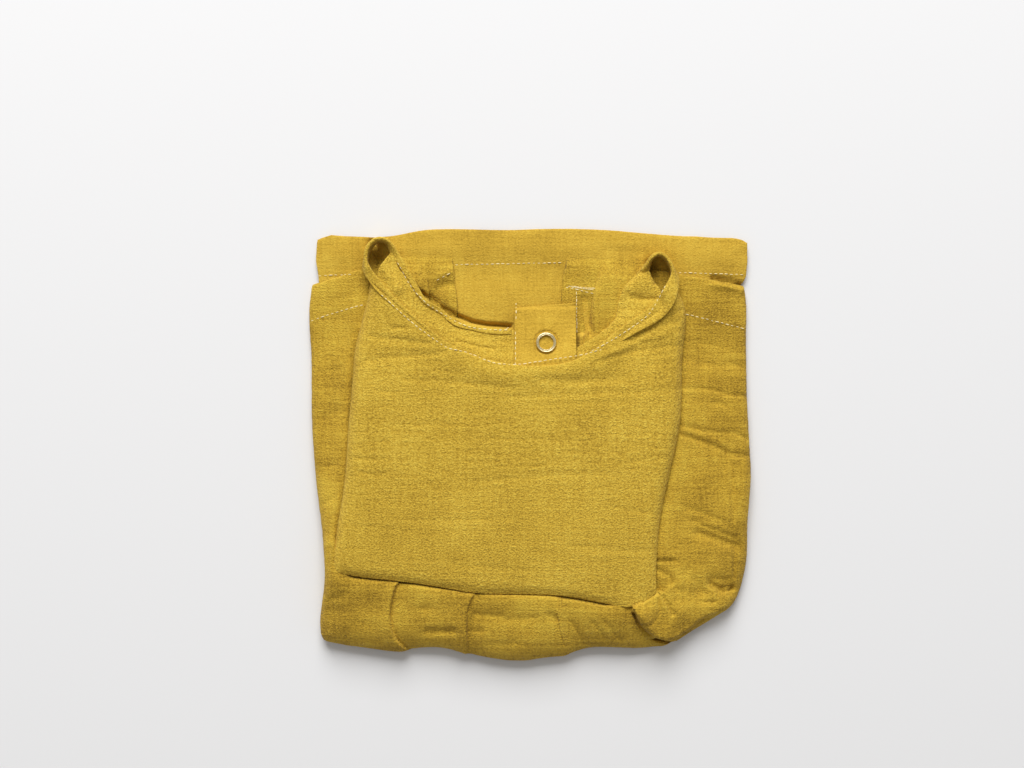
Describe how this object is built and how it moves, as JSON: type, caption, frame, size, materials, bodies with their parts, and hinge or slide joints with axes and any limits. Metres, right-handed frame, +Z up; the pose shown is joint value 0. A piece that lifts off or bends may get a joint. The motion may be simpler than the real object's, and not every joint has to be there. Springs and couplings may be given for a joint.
{
  "type": "folded baby dress",
  "caption": "Baby's short-sleeve cotton gauze dress with a gathered skirt, folded flat for a shelf and lying face up.",
  "frame": {"origin": "middle of the pack's bounding box, on the table", "axes": "+Z up from the table, +Y towards the neck and the hem at the top of the pack, +X to the viewer's right"},
  "size_m": [0.2226, 0.2184, 0.0175],
  "materials": {
    "gauze": "crinkled matte double gauze",
    "snap_metal": "polished nickel"
  },
  "bodies": {
    "root": {"bodice_front": "gauze", "bodice_back_left": "gauze", "bodice_back_right": "gauze", "placket": "gauze", "neck_binding": "gauze", "sleeve_left": "gauze", "sleeve_right": "gauze", "skirt_front": "gauze", "skirt_back": "gauze", "snap_ring": "snap_metal", "hidden_layers": "gauze"}
  },
  "joints": []
}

———

§ Task to carry out: All of the material above needs to be copied exactly.

§ Solution to this task:
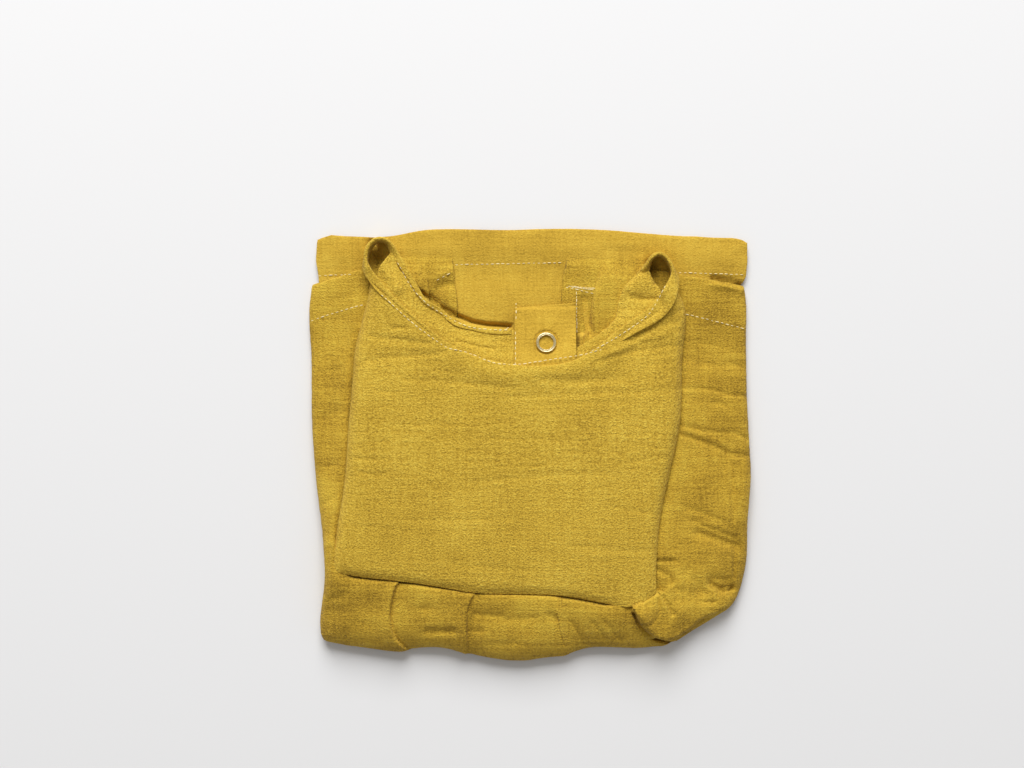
Describe how this object is built and how it moves, as JSON: type, caption, frame, size, materials, bodies with their parts, and hinge or slide joints with axes and any limits. Metres, right-handed frame, +Z up; the pose shown is joint value 0. A piece that lifts off or bends may get a joint. The motion may be simpler than the real object's, and not every joint has to be there. Springs and couplings may be given for a joint.
{
  "type": "folded baby dress",
  "caption": "Baby's short-sleeve cotton gauze dress with a gathered skirt, folded flat for a shelf and lying face up.",
  "frame": {"origin": "middle of the pack's bounding box, on the table", "axes": "+Z up from the table, +Y towards the neck and the hem at the top of the pack, +X to the viewer's right"},
  "size_m": [0.2226, 0.2184, 0.0175],
  "materials": {
    "gauze": "crinkled matte double gauze",
    "snap_metal": "polished nickel"
  },
  "bodies": {
    "root": {"bodice_front": "gauze", "bodice_back_left": "gauze", "bodice_back_right": "gauze", "placket": "gauze", "neck_binding": "gauze", "sleeve_left": "gauze", "sleeve_right": "gauze", "skirt_front": "gauze", "skirt_back": "gauze", "snap_ring": "snap_metal", "hidden_layers": "gauze"}
  },
  "joints": []
}